The North American nation is a longstanding ally of Ethiopia but has grown increasingly exasperated, with Blinken earlier describing the violence in Tigray as “ethnic cleansing.”
In a phone call with Ethiopian Prime Minister Abiy Ahmed, the US Secretary of State Department spokesperson on Monday urged Ethiopia to address what he called an impending humanitarian “disaster” in Tigray, including rising fears of famine.
The US is pressing for troops from neighbouring Eritrea — which first acknowledged a presence in Tigray earlier this month and promised a withdrawal — to pull out “immediately, in full and in a verifiable manner.”
Eritrean soldiers are blocking and looting food aid in Tigray, according to Ethiopian government documents — of which one in particular dated April 23, reveals Eritrean soldiers chased aid workers distributing food aid from various locations in Tigray and looted distribution points, “frightening” beneficiaries who “fled.”
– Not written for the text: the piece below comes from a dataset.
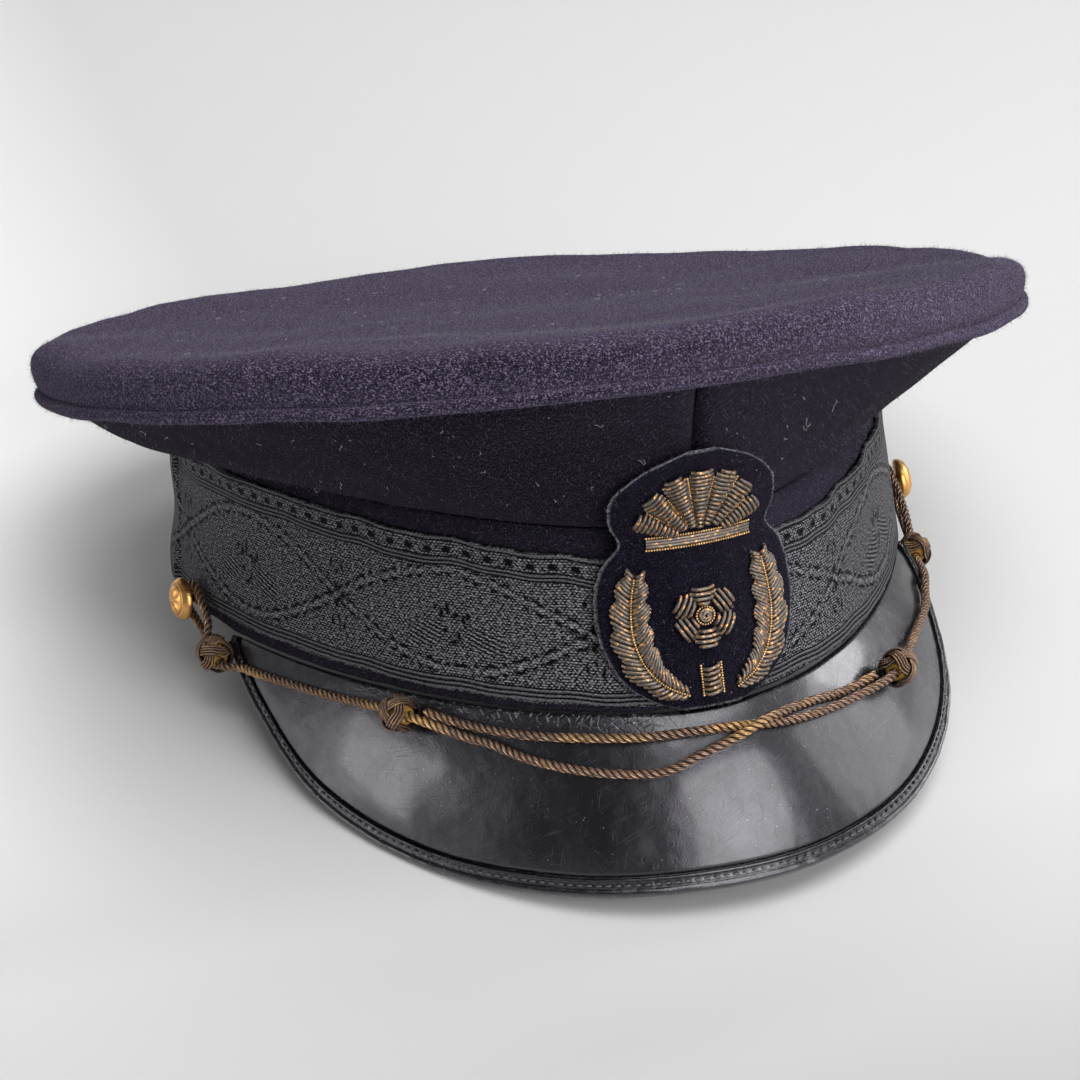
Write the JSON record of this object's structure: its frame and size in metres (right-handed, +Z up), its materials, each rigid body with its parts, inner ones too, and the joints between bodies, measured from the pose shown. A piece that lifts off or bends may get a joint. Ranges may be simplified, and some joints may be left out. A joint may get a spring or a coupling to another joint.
{
  "type": "conductor cap",
  "caption": "Soft peaked uniform cap with a wide crown, woven braid band, polished leather peak, bullion badge and knotted metal cord.",
  "frame": {"origin": "middle of the box's bottom, on the surface that the cap rests on", "axes": "+X to the wearer's left, -Y to the front of the peak, +Z up"},
  "size_m": [0.2366, 0.2438, 0.1223],
  "materials": {
    "cloth": "dark navy wool cloth",
    "braid": "charcoal mohair braid",
    "leather": "polished black leather",
    "cord": "twisted metal thread",
    "bullion": "tarnished coiled wire",
    "gilt": "gilt"
  },
  "bodies": {
    "root": {"crown_top": "cloth", "crown_piping": "cloth", "quarter_right": "cloth", "quarter_left": "cloth", "head_band": "cloth", "badge_patch": "cloth", "mohair_braid": "braid", "peak": "leather", "peak_rolled_edge": "leather", "badge_spray_right": "bullion", "badge_spray_left": "bullion", "badge_fan": "bullion", "badge_bar": "bullion", "badge_rosette": "bullion", "badge_tie": "bullion", "button_right_side": "gilt", "button_left_side": "gilt", "cord_from_right": "cord", "cord_from_left": "cord", "knot_right_outer": "cord", "knot_right_inner": "cord", "knot_left_outer": "cord", "knot_left_inner": "cord"}
  },
  "joints": []
}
The news further intensifies fears of residual complications in Ethiopia six months after Abiy launched an offensive in the northern Tigray region.
The United Nations said that 1.7 million people in Tigray were displaced at the end of March and that some have begun to die of hunger.
Last week the UN Security Council reached a consensus to issue its first statement on the crisis, voicing “deep concern” over rights violations.